▸ DIRECTION:
Answer with one number only: the number of lines that contain "parts".
++++ EXTRACTED DATA
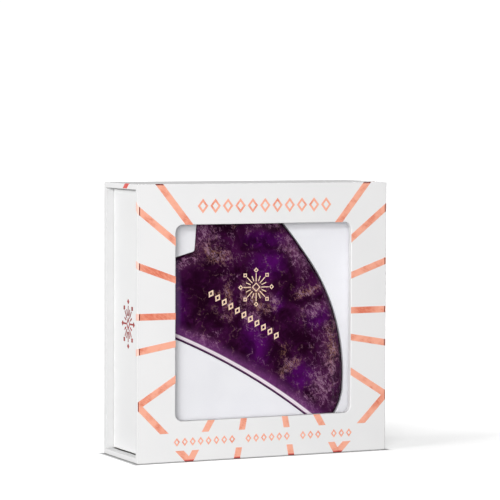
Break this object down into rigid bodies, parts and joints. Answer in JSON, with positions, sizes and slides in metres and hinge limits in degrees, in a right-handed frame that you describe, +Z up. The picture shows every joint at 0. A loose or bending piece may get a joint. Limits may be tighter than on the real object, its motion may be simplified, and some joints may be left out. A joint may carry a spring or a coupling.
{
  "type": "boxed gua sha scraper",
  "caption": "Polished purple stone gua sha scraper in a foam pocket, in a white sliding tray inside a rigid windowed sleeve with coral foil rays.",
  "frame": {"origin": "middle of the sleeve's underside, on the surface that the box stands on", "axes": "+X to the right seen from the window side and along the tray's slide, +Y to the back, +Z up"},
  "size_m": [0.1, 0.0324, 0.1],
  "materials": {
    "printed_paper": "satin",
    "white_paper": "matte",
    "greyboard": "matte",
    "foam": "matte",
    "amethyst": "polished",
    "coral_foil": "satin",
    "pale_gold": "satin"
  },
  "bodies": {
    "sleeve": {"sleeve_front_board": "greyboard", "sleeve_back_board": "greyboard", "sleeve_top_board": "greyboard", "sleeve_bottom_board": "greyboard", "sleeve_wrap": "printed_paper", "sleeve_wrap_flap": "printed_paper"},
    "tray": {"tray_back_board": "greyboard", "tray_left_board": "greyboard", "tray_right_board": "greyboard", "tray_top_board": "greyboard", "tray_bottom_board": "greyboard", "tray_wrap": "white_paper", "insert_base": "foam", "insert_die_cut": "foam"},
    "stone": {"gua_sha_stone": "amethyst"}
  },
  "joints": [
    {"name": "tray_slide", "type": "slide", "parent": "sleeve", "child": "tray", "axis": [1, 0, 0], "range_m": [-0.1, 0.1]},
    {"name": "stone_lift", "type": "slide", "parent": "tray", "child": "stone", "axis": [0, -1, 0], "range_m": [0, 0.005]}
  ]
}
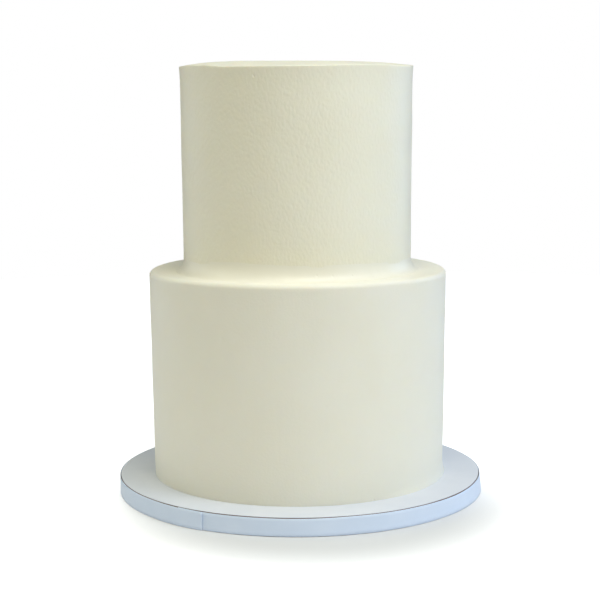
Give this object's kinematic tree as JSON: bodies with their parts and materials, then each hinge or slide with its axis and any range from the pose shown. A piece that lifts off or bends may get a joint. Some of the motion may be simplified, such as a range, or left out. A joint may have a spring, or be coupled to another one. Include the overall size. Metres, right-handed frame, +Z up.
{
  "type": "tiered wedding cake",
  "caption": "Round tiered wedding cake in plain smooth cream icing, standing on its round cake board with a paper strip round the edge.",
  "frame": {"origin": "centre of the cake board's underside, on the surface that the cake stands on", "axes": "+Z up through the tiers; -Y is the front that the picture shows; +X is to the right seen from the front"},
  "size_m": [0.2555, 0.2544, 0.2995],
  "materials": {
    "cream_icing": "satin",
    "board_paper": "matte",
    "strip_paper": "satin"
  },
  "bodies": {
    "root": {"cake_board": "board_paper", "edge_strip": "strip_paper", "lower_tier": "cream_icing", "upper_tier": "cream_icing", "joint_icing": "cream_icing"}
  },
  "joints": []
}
++++++++
▸ REPLY:
2